FDA Okays Safer Spinach but Not Tomatoes
By Ayn Rand Institute: Thomas Bowden (09/26/08)
Washington, DC--Eight years after grocers asked the Food and Drug Administration for permission to kill salmonella and E. coli by irradiation, the agency is preparing to approve that treatment for spinach and iceberg lettuce.
Romaine lettuce and tomatoes, however, must wait until the FDA gets around to considering those particular vegetables.
“If a private company stood by while customers died, instead of implementing known safety measures, it would be criminally prosecuted and driven out of business in a storm of public outrage,” said Thomas Bowden, an analyst at the Ayn Rand Center for Individual Rights. “But when the FDA plods along nonchalantly for eight years, churning paperwork while people drop dead from food-borne diseases, no one calls for the agency’s abolition.
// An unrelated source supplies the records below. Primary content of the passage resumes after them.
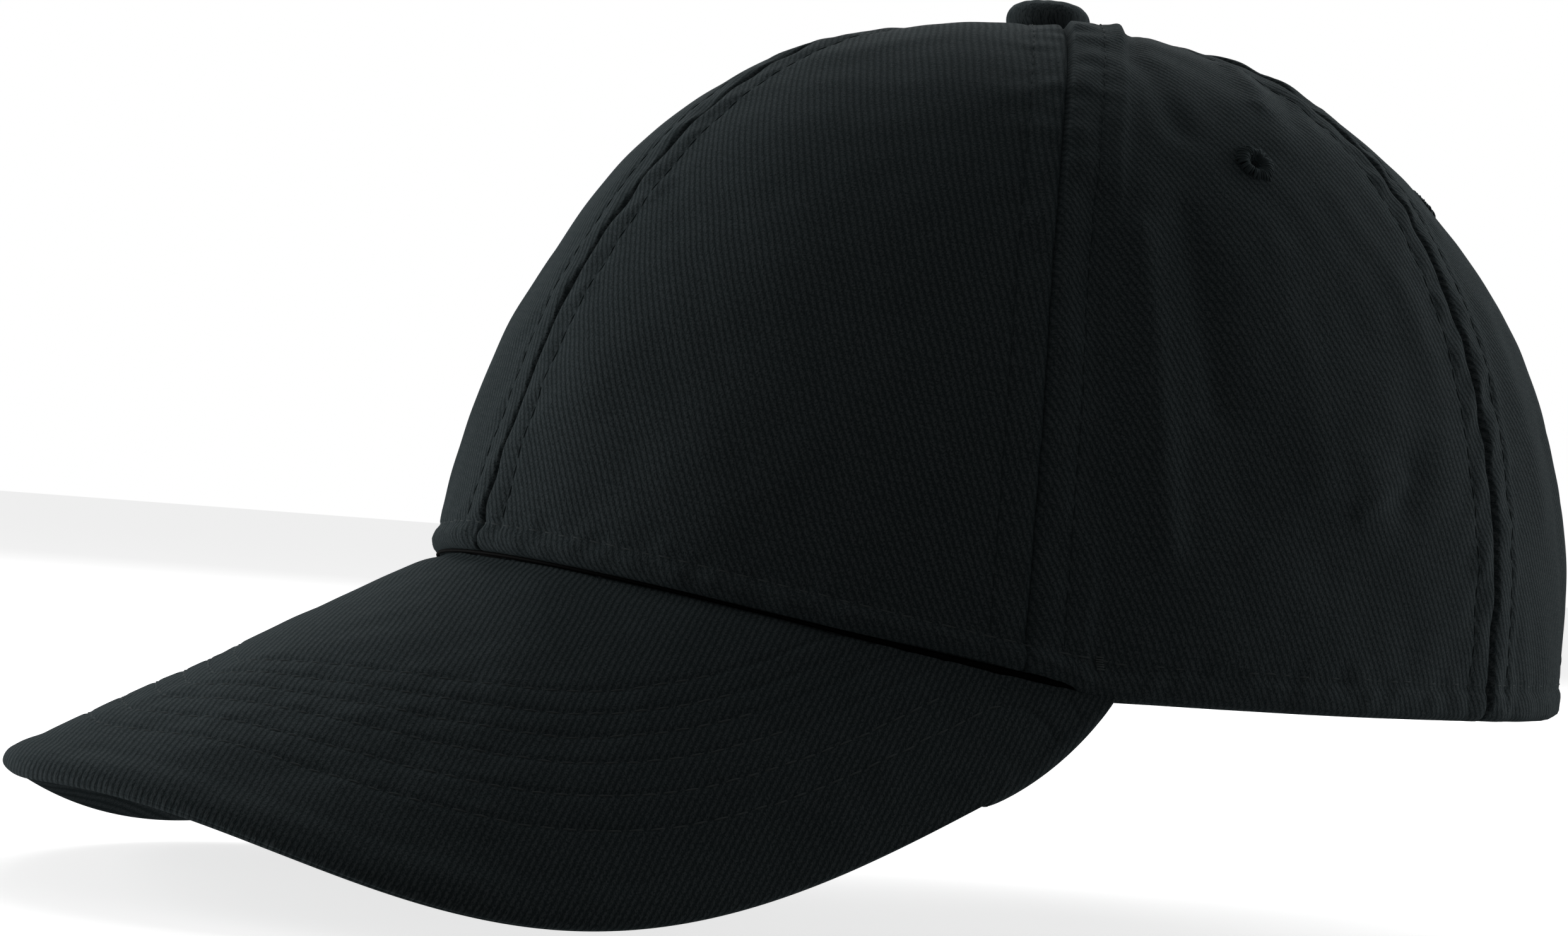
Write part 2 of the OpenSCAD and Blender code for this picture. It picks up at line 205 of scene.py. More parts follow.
class WallTable:
    """Arc length up the crown's wall against height share, for every azimuth from 0 to 180."""

    def __init__(self, azimuths=181, samples=1200):
        azimuth = np.linspace(0, 180, azimuths)[:, None]
        turn = np.linspace(0, 1, samples)[None, :]
        top = np.arccos(APEX_HOLE ** (profile_q(azimuth) / 2))
        h = np.sin(top * turn) ** (2 / profile_p(azimuth))
        points = crown_at_height(azimuth, h)
        steps = np.linalg.norm(np.diff(points, axis=1), axis=-1)
        along = np.concatenate([np.zeros((azimuths, 1)), np.cumsum(steps, 1)], 1)
        self.length = along[:, -1]
        self.shares = np.linspace(0, 1, 601)
        self.h = np.stack([
            np.interp(self.shares, along[i] / along[i, -1], h[i]) for i in range(azimuths)
        ])

    def look_up(self, azimuth, s):
        """(height share, wall length) at an azimuth and a share s of the way up."""
        a = np.clip(np.abs(azimuth), 0, 179.999)
        i = a.astype(int)
        f = a - i
        k = np.clip(s, 0, 1) * (len(self.shares) - 1)
        j = np.minimum(k.astype(int), len(self.shares) - 2)
        g = k - j
        low = mix(self.h[i, j], self.h[i, j + 1], g)
        high = mix(self.h[i + 1, j], self.h[i + 1, j + 1], g)
        return mix(low, high, f), mix(self.length[i], self.length[i + 1], f)


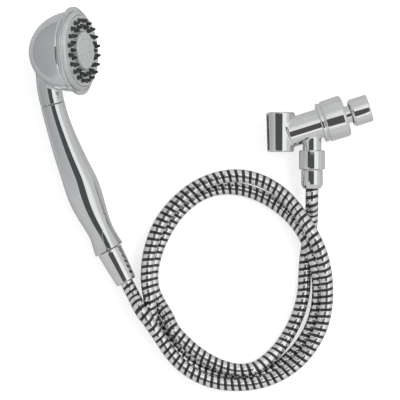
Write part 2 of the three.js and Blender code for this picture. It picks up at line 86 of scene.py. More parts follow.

“The FDA’s existence is based on the false belief that profit-seeking grocers will poison their customers if not required to seek prior government clearance for each product they sell. But in fact, the profit motive is what keeps businesses vigilant about product safety. A grocery store that paid no attention to food-borne pathogens would soon go out of business, in favor of stores that did. Customers’ best guarantee of food quality and safety will always be the need of growers and purveyors to guard their reputations.
“If consumers are leery of irradiation, they are free to avoid buying foods prepared that way. But grocers should be free to offer such produce to those who welcome the increased safety that irradiation brings. Government should not have the power to interfere with free trade in food.”